Dans ce contexte, la coopération multilatérale que nous avons observée lors de la MC12 du mois de juin a été bienvenue. Les membres de l’OMC se sont collectivement engagés à exempter de restrictions à l’exportation les achats humanitaires du Programme alimentaire mondial – faisant ainsi économiser à l’agence du temps et de l’argent dans son travail d’aide à plusieurs millions de personnes vulnérables. Ils ont promis de maintenir ouvert le commerce agroalimentaire, et de minimiser les distorsions exercées sur le commerce par les mesures d’urgence. Ils ont également convenu d’un accord contraignant visant à réduire de 22 milliards $ les dépenses publiques annuelles dans certaines subventions à la pêche qui se révèlent préjudiciables, ce qui contribuera à la sécurité alimentaire ainsi qu’aux moyens de subsistance, en améliorant la santé des habitats marins.

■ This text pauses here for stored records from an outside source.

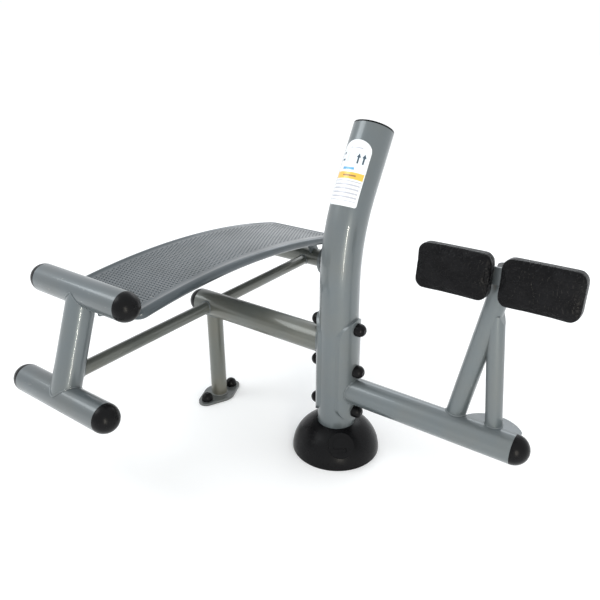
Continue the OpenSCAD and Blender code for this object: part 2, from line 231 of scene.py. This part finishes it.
def makePadSkin(name):
    f = Finish(name, Specular_IOR_Level=0.10)
    wave = f.speckle(26.0, 2.0, (1.0, 1.0, 1.3), 0.5)
    drift = f.add("TexNoise", inputs={"Vector": f.place(), "Scale": 30.0}, output=1)
    reach = (0.02, 0.02, 0.02)
    warp = f.add("VectorMath", {"operation": "MULTIPLY_ADD"}, {0: drift, 1: reach, 2: f.place()})
    creases = f.add("TexVoronoi", {"feature": "DISTANCE_TO_EDGE"}, {"Vector": warp, "Scale": 85.0})
    pebble = f.add("TexVoronoi", {"feature": "SMOOTH_F1"}, {"Vector": f.place(), "Scale": 620.0})
    raised = f.ramp(creases, 0.02, 0.20)
    base = f.blend(f.ramp(wave, 0.40, 0.68) * 0.6 + raised * 0.2, skinLook["colour"], skinLook["raised"])
    coarse = f.bump(raised * 0.35 + wave, skinLook["wrinkle"])
    fine = f.add("Bump", inputs={"Height": pebble, "Distance": skinLook["grain"], "Normal": coarse})
    f.set(Base_Color=base, Roughness=skinLook["gloss"] + (wave - 0.5) * 0.25 - raised * 0.06, Normal=fine)
    return f.material


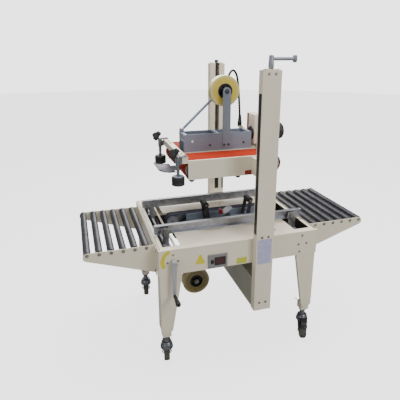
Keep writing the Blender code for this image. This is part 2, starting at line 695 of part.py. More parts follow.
def make_switch():
    """The switch plate on the front panel, and the rocker in its pocket."""
    back = -BED_HALF_WIDTH - GAP
    front = back - 0.0065
    base = block(-0.1800, -0.0820, front, back, 0.533, 0.605)
    pocket = block(-0.144, -0.096, front - 0.01, back - 0.0012, 0.5525, 0.5855)
    piece("switch_plate", GREY_PLASTIC, base, [("DIFFERENCE", [pocket])])
    outline = [(-0.1432, front), (-0.1305, front - 0.0012), (-0.1200, front), (-0.1095, front - 0.0012)]
    outline += [(-0.0968, front), (-0.0968, front + 0.0018), (-0.1200, front + 0.0045), (-0.1432, front + 0.0018)]
    rocker = bmesh.new()
    face = rocker.faces.new([rocker.verts.new((x, y, 0.553)) for x, y in outline])
    raised = bmesh.ops.extrude_face_region(rocker, geom=[face])["geom"]
    top = [item for item in raised if isinstance(item, bmesh.types.BMVert)]
    bmesh.ops.translate(rocker, vec=(0, 0, 0.032), verts=top)
    bmesh.ops.recalc_face_normals(rocker, faces=rocker.faces)
    piece("switch_rocker", RED_PLASTIC, rocker, origin=(-0.120, front + 0.003, 0.569))


def make_caster(name, side_x, side_y, swivel):
    """A swivel fork with trail, and its wheel. The fork is drawn trailing along -Y, then turned."""
    centre = Vector((side_x * CASTER_X, side_y * CASTER_Y, 0))
    top = CASTER_TOP - GAP
    axle = (-CASTER_TRAIL, WHEEL_RADIUS)
    dome = rod((0, 0, 0.098), (0, 0, 0.132), 0.033, 0.023)
    joins = [
        rod((0, 0, 0.131), (0, 0, top), 0.016),
        rod((0, 0, top - 0.006), (0, 0, top), 0.022),
        rod((-CHEEK_OUTER, *axle), (CHEEK_OUTER, *axle), 0.005, sides=8),
    ]
    cheek = [(0.026, 0.101), (-0.026, 0.120), (-0.044, 0.120), (-0.050, 0.112)]
    cheek += arc(axle, 0.013, 170, 330, 5)
    for inner, outer in ((CHEEK_INNER, CHEEK_OUTER), (-CHEEK_OUTER, -CHEEK_INNER)):
        # A plate is drawn across Y, so it's turned to stand across X.
        joins.append(rotated(plate(cheek, -outer, -inner), math.pi / 2, "Z"))
    turn = math.radians(swivel)
    for shape in [dome, *joins]:
        moved(rotated(shape, turn, "Z"), centre)
    piece(f"caster_fork_{name}", ZINC, dome, [("UNION", joins)], origin=(centre.x, centre.y, top))
    half = WHEEL_HALF_WIDTH
    radius = WHEEL_RADIUS
    profile = [
        (0.0056, -half - 0.0025),
        (0.012, -half - 0.0025),
        (radius - 0.014, -half),
        (radius - 0.003, -half),
        (radius, -half + 0.005),
    ]
    profile += [(distance, -y) for distance, y in reversed(profile)]
    wheel = rotated(turned(profile, 20), math.pi / 2, "Z")
    moved(wheel, (0, -CASTER_TRAIL, radius))
    moved(rotated(wheel, turn, "Z"), centre)
    hub = centre + Matrix.Rotation(turn, 3, "Z") @ Vector((0, -CASTER_TRAIL, radius))
    piece(f"caster_wheel_{name}", RUBBER, wheel, origin=hub)
    return centre, turn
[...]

Seulement voilà, au cours du mois dernier, les restrictions sur l’exportation des produits alimentaires, de la nourriture destinée au bétail, ainsi que des engrais, ont de nouveau enregistré une hausse, mettant à mal les progrès accomplis précédemment. Le nombre total de ces mesures introduites depuis février – et toujours en vigueur – atteint actuellement 52. L’OMC travaille intensément pour ramener ce nombre à la baisse, en combinant surveillance, transparence et négociation. Il n’en demeure pas moins un motif d’inquiétude au niveau mondial.

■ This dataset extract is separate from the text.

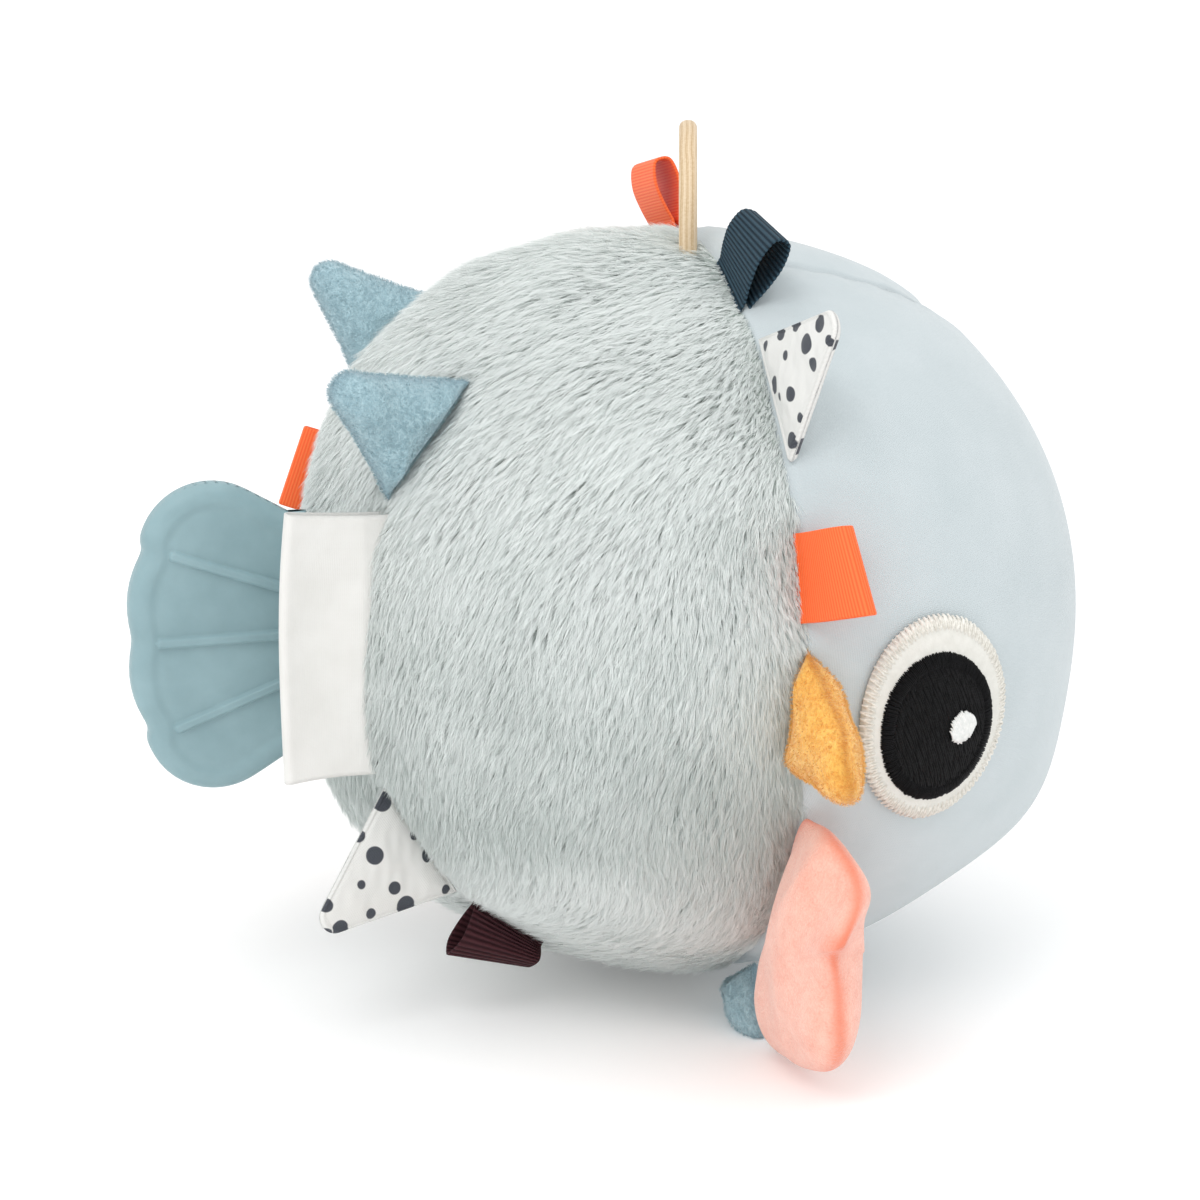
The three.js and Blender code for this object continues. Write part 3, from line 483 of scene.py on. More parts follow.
def label_satin():
    look = Look("label_satin", 0.55, Sheen_Weight=0.2)
    cloth = look.coordinates("UV", (1, 1, 1))
    weave = look.weave(cloth, 0.22, 0.3, 0.3)
    tone = look.ramp(look.noise(cloth, 9, 2), (0.3, srgb(221, 220, 216)), (0.75, srgb(230, 229, 226)))
    look.colour(look.mix(look.math("MULTIPLY", weave, 0.2), tone, srgb(206, 204, 199)))
    look.bump(weave, 0.04, 0.6)
    look.bump(look.noise(cloth, 7, 2), 0.3, 0.3)
    return look.material


def wood(axis):
    """Pale wood: long grain lines that follow planes square to the ring's axis."""
    look = Look("pale_wood", 0.5)
    place = look.coordinates()
    across = look.add("ShaderNodeVectorMath", operation="DOT_PRODUCT")
    across.inputs[1].default_value = axis
    look.join(place, across.inputs[0])
    wander = look.noise(place, 14, 2)
    layers = look.math("ADD", across.outputs["Value"], look.math("MULTIPLY", wander, 0.9))
    lines = look.math("SINE", look.math("MULTIPLY", layers, 6.5))
    fine = look.math("SINE", look.math("MULTIPLY", layers, 19.0))
    both = look.math("ADD", look.math("MULTIPLY", lines, 0.3), look.math("MULTIPLY", fine, 0.16))
    grain = look.math("ADD", both, look.noise(place, 0.4, 4))
    tones = (0.1, srgb(192, 164, 126)), (0.5, srgb(211, 187, 152)), (0.9, srgb(222, 202, 172))
    look.colour(look.ramp(grain, *tones))
    look.bump(grain, 0.06, 0.5)
    return look.material


def silicone():
    look = Look("silicone", 0.46, Subsurface_Weight=0.12, Specular_IOR_Level=0.42)
    look.shader.inputs["Subsurface Radius"].default_value = (0.6, 0.9, 1.0)
    look.shader.inputs["Subsurface Scale"].default_value = 2 * MM
    place = look.coordinates()
    dust = look.noise(place, 6, 3)
    look.colour(look.ramp(dust, (0.3, srgb(134, 162, 168)), (0.7, srgb(144, 172, 178))))
    wear_and_shade = look.ramp(look.noise(place, 1.5, 3), (0.3, (0.42,) * 3 + (1,)), (0.7, (0.54,) * 3 + (1,)))
    look.join(wear_and_shade, look.shader.inputs["Roughness"])
    look.bump(look.noise(place, 0.4, 2), 0.02, 0.5)
    return look.material


def crinkle_film():
    look = Look("crinkle_film", 0.25)
    place = look.coordinates()
    creases = look.noise(place, 3.5, 4, 0.6, 0.8)
    look.colour(look.ramp(creases, (0.35, srgb(214, 220, 226)), (0.7, srgb(238, 241, 244))))
    look.bump(creases, 0.8, 0.9)
    return look.material


# Seams and covers of the ball


def on_ball(x, y, z):
    return unit(np.stack(np.broadcast_arrays(x, y, z), axis=-1))


def gusset_seam(end, side, half_width, height):
    """A point of a seam that runs lengthwise from the top over the front or back, at a height in degrees."""
    y = side * half_width
    section = np.sqrt(BALL_RADIUS**2 - y**2)
    turn = np.radians(height)
    return on_ball(end * section * np.cos(turn), y, section * np.sin(turn))


def round_seam(end, side, roll):
    """The seam between face and plush. The face cloth runs on under the plush, so that no gap shows."""
    turn = np.radians(roll)
    forward = -FACE_TUCK if end == FRONT else -FACE_SEAM_GAP / 2
    return on_ball(forward, side * BALL_RADIUS * np.sin(turn), BALL_RADIUS * np.cos(turn))


def across_panel(edge_a, edge_b, columns):
    """Directions from one edge to the other along great circles: rows by columns by 3."""
    share = np.linspace(0, 1, columns)[None, :, None]
    angle = np.arccos(np.clip((edge_a * edge_b).sum(1), -1, 1))[:, None, None]
    safe = np.maximum(np.sin(angle), 1e-9)
    return (edge_a[:, None] * np.sin((1 - share) * angle) + edge_b[:, None] * np.sin(share * angle)) / safe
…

Veiller à ce que le commerce contribue à un système alimentaire mondial plus durable et plus équitable exigera davantage d’efforts d’harmonisation des politiques commerciales, environnementales et alimentaires. Dans la gestion de la manière dont les biens alimentaires sont produits, distribués et consommés, une approche globale est nécessaire pour maintenir une offre suffisante, répondre aux risques climatiques et environnementaux, garantir une utilisation durable des sols, et gérer la rareté des ressources en eau. Depuis si longtemps attendue, une actualisation des règles de l’OMC en matière de commerce agricole est plus que jamais nécessaire, d’urgence, car il nous faut établir un meilleur cadre d’incitation aux investissements dans le secteur.

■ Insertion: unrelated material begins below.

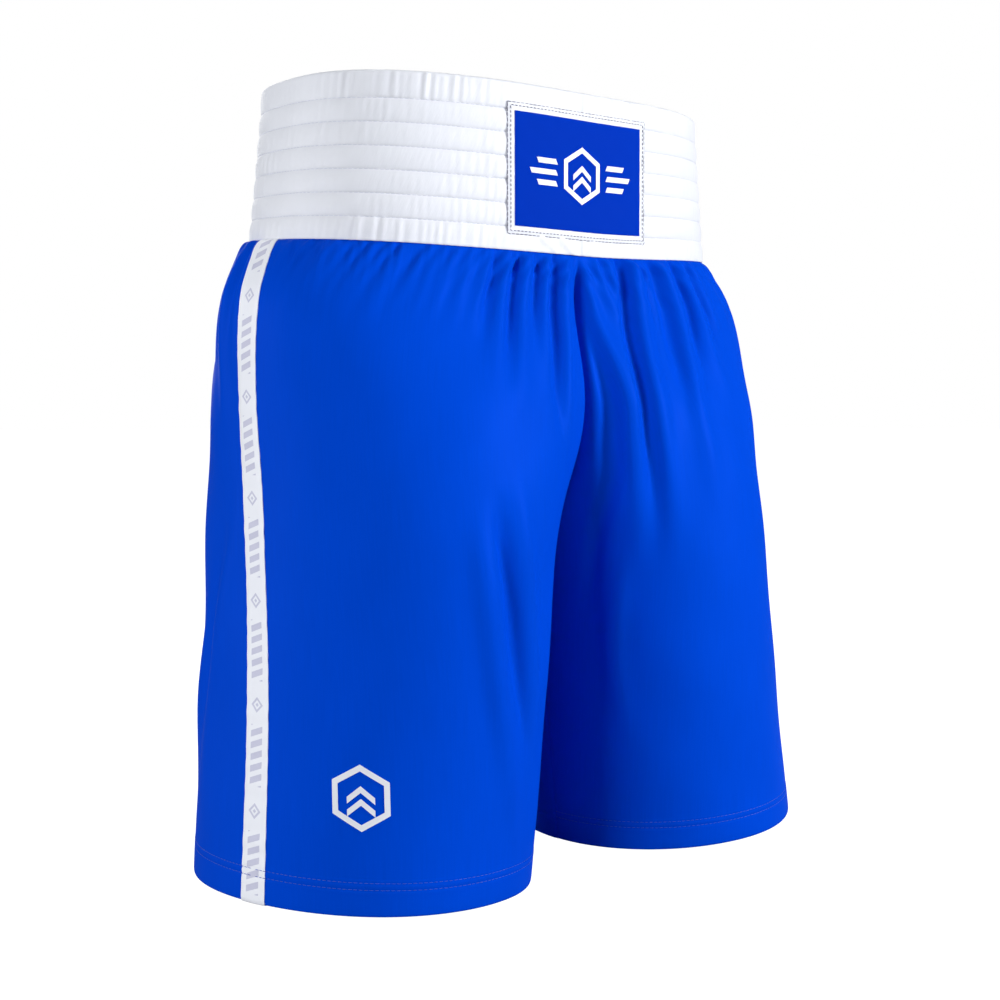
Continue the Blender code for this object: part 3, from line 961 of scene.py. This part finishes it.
def band_relief(down, run, girth, sizes):
    """Rise of the outer cloth: puffed channels, small gathers, pulls near the patch and the front join."""
    lines = [0.0, *channel_lines(), BAND_HEIGHT]
    channel = min(max(k for k in range(CHANNELS) if lines[k] <= down + 1e-9), CHANNELS - 1)
    t = (down - lines[channel]) / (lines[channel + 1] - lines[channel])
    arch = math.sin(math.pi * min(max(t, 0.0), 1.0)) ** 0.55
    if channel == 0:
        arch = 1.0 if t < 0.55 else math.sin(math.pi * (t - 0.1) / 0.9 if t > 0.1 else 0.5) ** 0.55
    if channel == CHANNELS - 1:
        arch = max(arch, 0.75) if t > 0.5 else arch
    around = run / girth * 2 * math.pi
    draw = np.random.default_rng(40 + channel)
    pucker = np.zeros_like(run)
    for count in draw.integers(95, 190, 9):
        pucker += draw.uniform(0.5, 1.0) * np.sin(count * around + draw.uniform(0, 2 * math.pi) + 1.2 * t)
    slow = np.zeros_like(run)
    for count in draw.integers(9, 40, 7):
        slow += np.sin(count * around + draw.uniform(0, 2 * math.pi)) / 2.6
    strong = 2.2 if channel in (0, CHANNELS - 1) else 0.8
    crimp = (
        sizes.pucker * strong * pucker / 2.2 * (0.45 + 0.55 * arch)
        * (0.75 + 0.5 * np.sin(5 * around + channel))
    )
    rise = sizes.puff * (arch - 0.62) * (1 + 0.12 * slow) + crimp
    ahead = (run + girth / 2) % girth - girth / 2
    join = np.exp(-((ahead / 0.0012) ** 2)) - 0.35 * np.exp(-((ahead / 0.006) ** 2))
    rise -= 0.9 * MM * join
    for middle, top, lean, width, height in (
        (0.014, 0.004, 1.1, 0.0030, 0.8),
        (0.028, 0.005, 1.3, 0.0034, 1.0),
        (0.041, 0.006, 1.5, 0.0032, 0.9),
        (0.053, 0.008, 1.3, 0.0030, 0.7),
        (-0.030, 0.092, -1.4, 0.0030, 0.8),
        (-0.012, 0.094, -1.0, 0.0032, 0.9),
        (0.010, 0.093, 1.2, 0.0030, 0.7),
        (0.070, 0.050, 0.3, 0.0060, 0.4),
        (-0.068, 0.045, -0.2, 0.0060, 0.4),
    ):
        path = middle - lean * (down - top)
        rise += (
            height * MM * np.exp(-(((ahead - path) / width) ** 2)) * math.exp(-(((down - top) / 0.009) ** 2))
        )
    return rise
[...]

Afin de trouver des solutions face à une insécurité alimentaire croissante, nous devons élargir le dialogue, et explorer les facteurs systémiques du problème. Forts d’une plus riche base de connaissances, les membres de l’OMC seront davantage en capacité de comprendre comment le commerce peut être utilisé dans sa pleine mesure pour améliorer l’accès de chacun à l’alimentation.